Given request – Gather the lines below that include the string "code", copying each in full.

Stored data –
+-------+
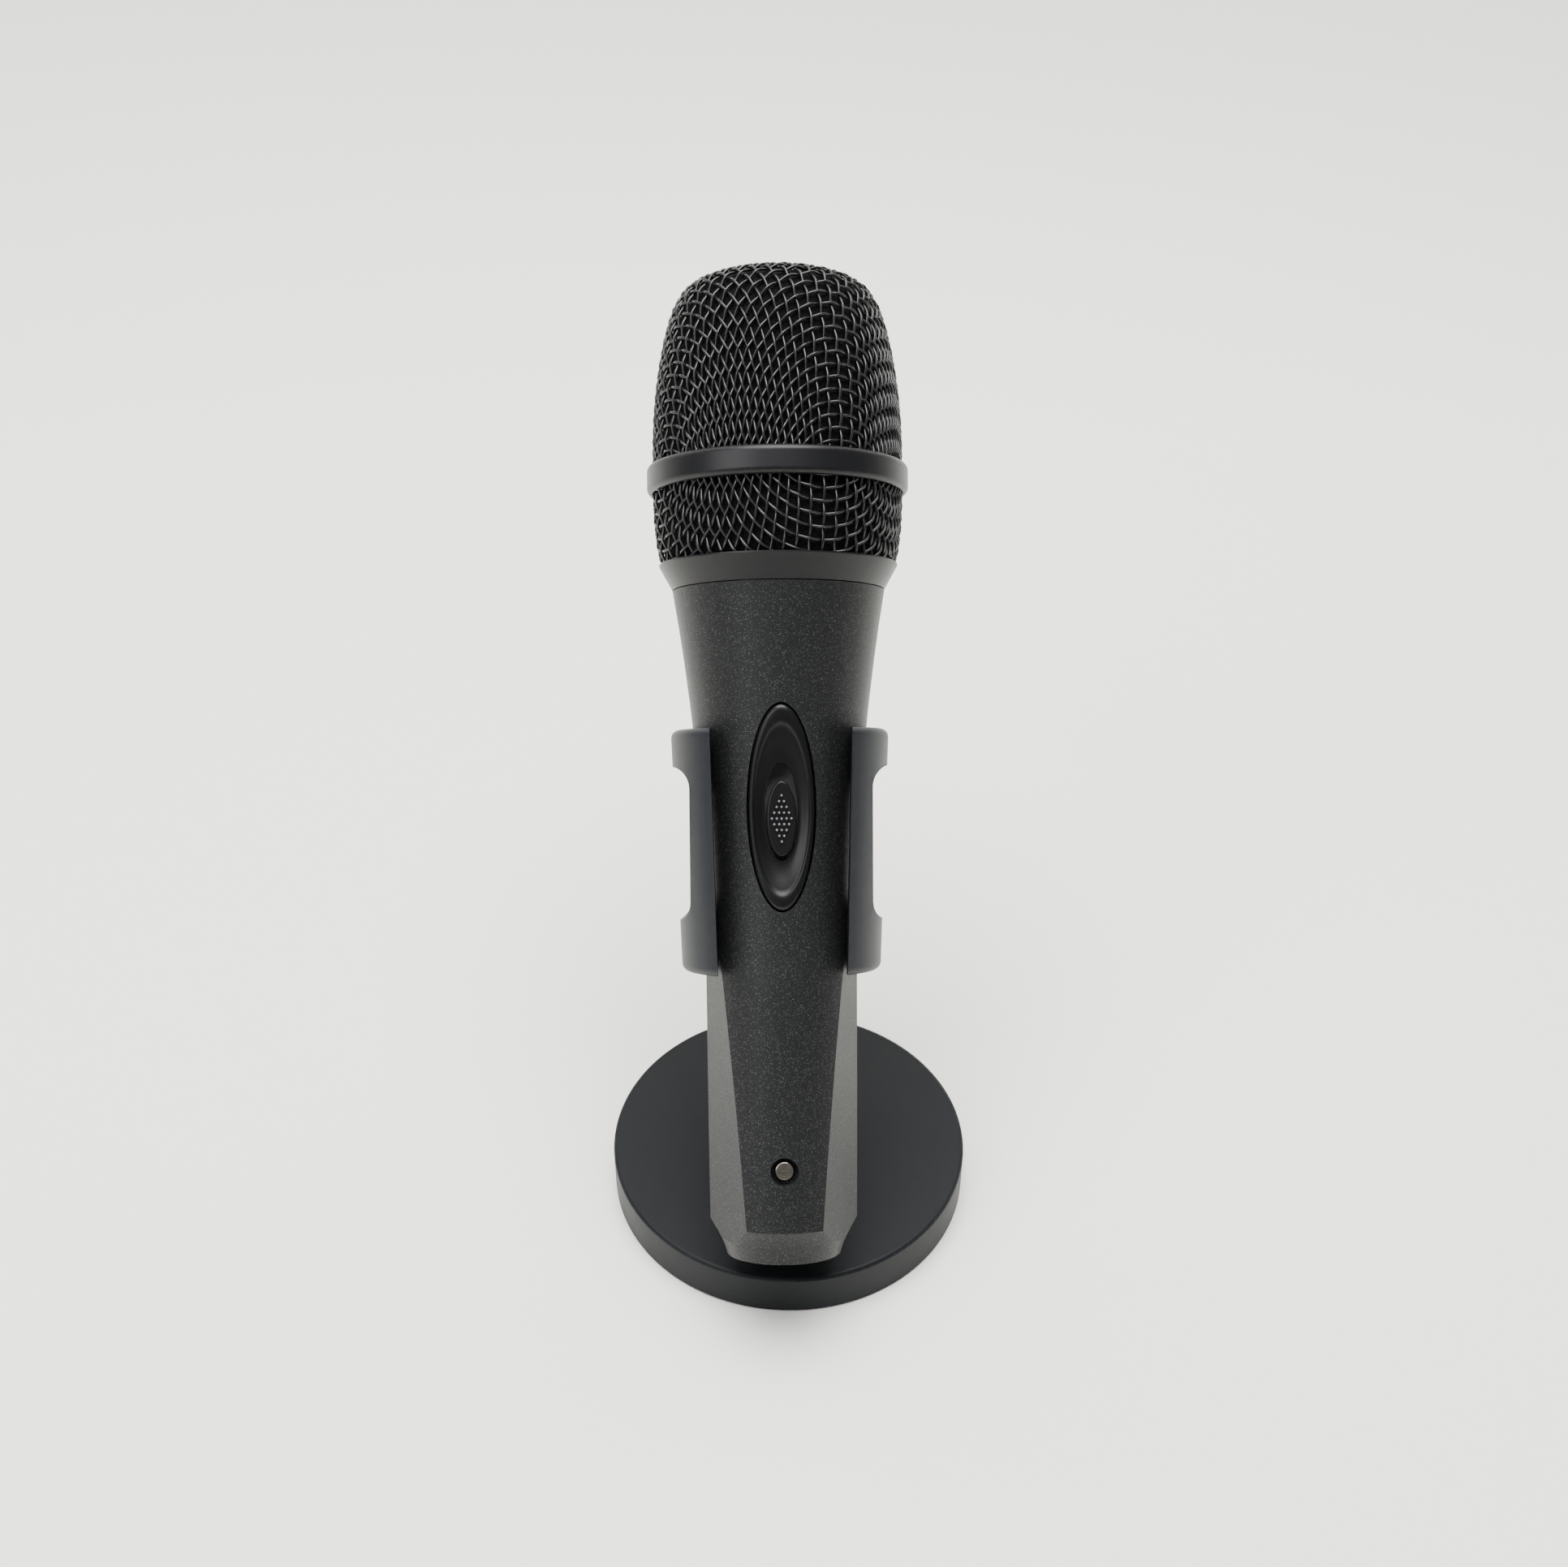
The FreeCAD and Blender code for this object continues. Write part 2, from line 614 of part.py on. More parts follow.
+-------+
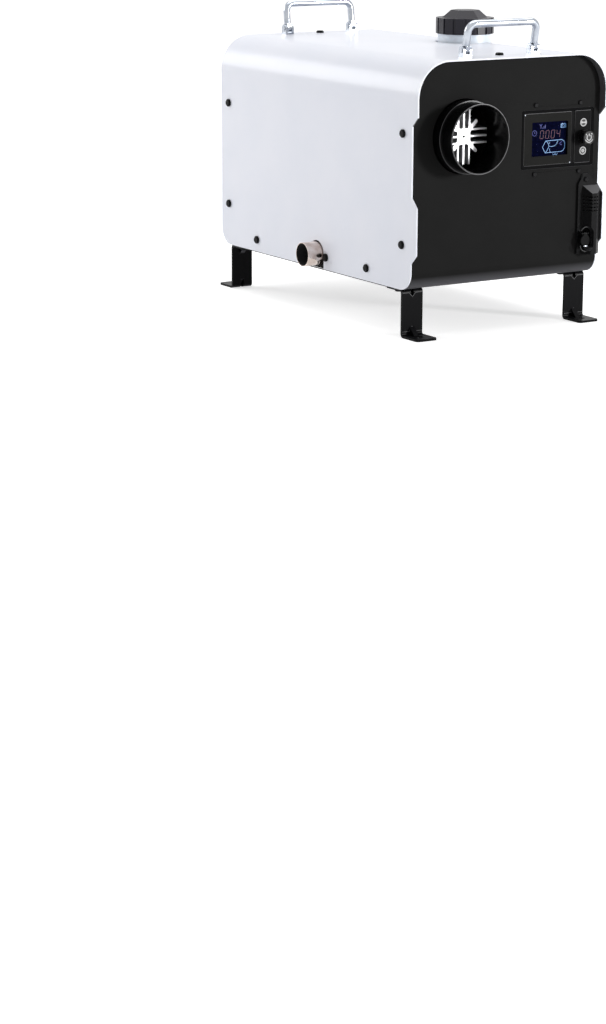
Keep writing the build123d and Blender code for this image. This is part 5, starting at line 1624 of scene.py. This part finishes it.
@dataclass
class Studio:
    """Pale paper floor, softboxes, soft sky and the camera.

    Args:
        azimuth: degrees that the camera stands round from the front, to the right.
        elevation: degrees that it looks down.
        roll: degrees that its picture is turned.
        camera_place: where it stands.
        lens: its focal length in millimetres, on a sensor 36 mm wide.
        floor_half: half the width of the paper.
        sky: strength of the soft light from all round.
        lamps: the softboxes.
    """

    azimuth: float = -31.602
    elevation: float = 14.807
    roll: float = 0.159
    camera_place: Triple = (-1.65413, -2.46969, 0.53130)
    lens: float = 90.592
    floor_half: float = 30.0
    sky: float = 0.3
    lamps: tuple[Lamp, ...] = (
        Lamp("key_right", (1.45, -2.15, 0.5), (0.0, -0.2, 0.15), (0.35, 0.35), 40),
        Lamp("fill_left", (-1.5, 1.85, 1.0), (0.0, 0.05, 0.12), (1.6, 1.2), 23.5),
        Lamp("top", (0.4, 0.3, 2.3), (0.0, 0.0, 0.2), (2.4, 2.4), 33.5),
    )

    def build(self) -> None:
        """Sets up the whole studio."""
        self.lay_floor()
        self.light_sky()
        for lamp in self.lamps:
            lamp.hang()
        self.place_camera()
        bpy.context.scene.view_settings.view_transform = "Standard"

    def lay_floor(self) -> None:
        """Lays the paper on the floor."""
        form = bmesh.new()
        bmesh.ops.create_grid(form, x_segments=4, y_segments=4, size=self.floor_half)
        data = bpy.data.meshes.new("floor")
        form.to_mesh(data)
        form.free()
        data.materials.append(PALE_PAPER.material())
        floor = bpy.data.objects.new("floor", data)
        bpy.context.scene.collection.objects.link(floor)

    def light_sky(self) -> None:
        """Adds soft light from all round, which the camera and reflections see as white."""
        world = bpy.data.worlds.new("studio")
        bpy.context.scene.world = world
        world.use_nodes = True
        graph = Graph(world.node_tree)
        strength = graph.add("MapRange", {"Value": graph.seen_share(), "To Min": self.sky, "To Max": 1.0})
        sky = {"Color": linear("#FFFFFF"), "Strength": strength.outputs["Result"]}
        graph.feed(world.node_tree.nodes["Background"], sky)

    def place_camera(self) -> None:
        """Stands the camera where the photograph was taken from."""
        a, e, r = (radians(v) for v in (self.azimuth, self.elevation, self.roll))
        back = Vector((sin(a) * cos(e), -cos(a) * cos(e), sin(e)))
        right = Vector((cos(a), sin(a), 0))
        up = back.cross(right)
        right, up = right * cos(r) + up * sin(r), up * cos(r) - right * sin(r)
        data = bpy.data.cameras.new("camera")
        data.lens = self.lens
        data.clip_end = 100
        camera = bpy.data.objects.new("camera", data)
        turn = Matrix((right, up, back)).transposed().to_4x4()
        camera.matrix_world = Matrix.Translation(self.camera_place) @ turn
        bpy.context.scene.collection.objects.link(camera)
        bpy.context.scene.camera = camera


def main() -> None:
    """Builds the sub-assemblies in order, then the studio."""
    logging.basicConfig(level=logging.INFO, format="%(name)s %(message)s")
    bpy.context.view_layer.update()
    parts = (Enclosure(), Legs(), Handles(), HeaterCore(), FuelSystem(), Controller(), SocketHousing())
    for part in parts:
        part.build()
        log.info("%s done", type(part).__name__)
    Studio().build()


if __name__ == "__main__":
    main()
+-------+
Result for this exercise –
The FreeCAD and Blender code for this object continues. Write part 2, from line 614 of part.py on. More parts follow.
Keep writing the build123d and Blender code for this image. This is part 5, starting at line 1624 of scene.py. This part finishes it.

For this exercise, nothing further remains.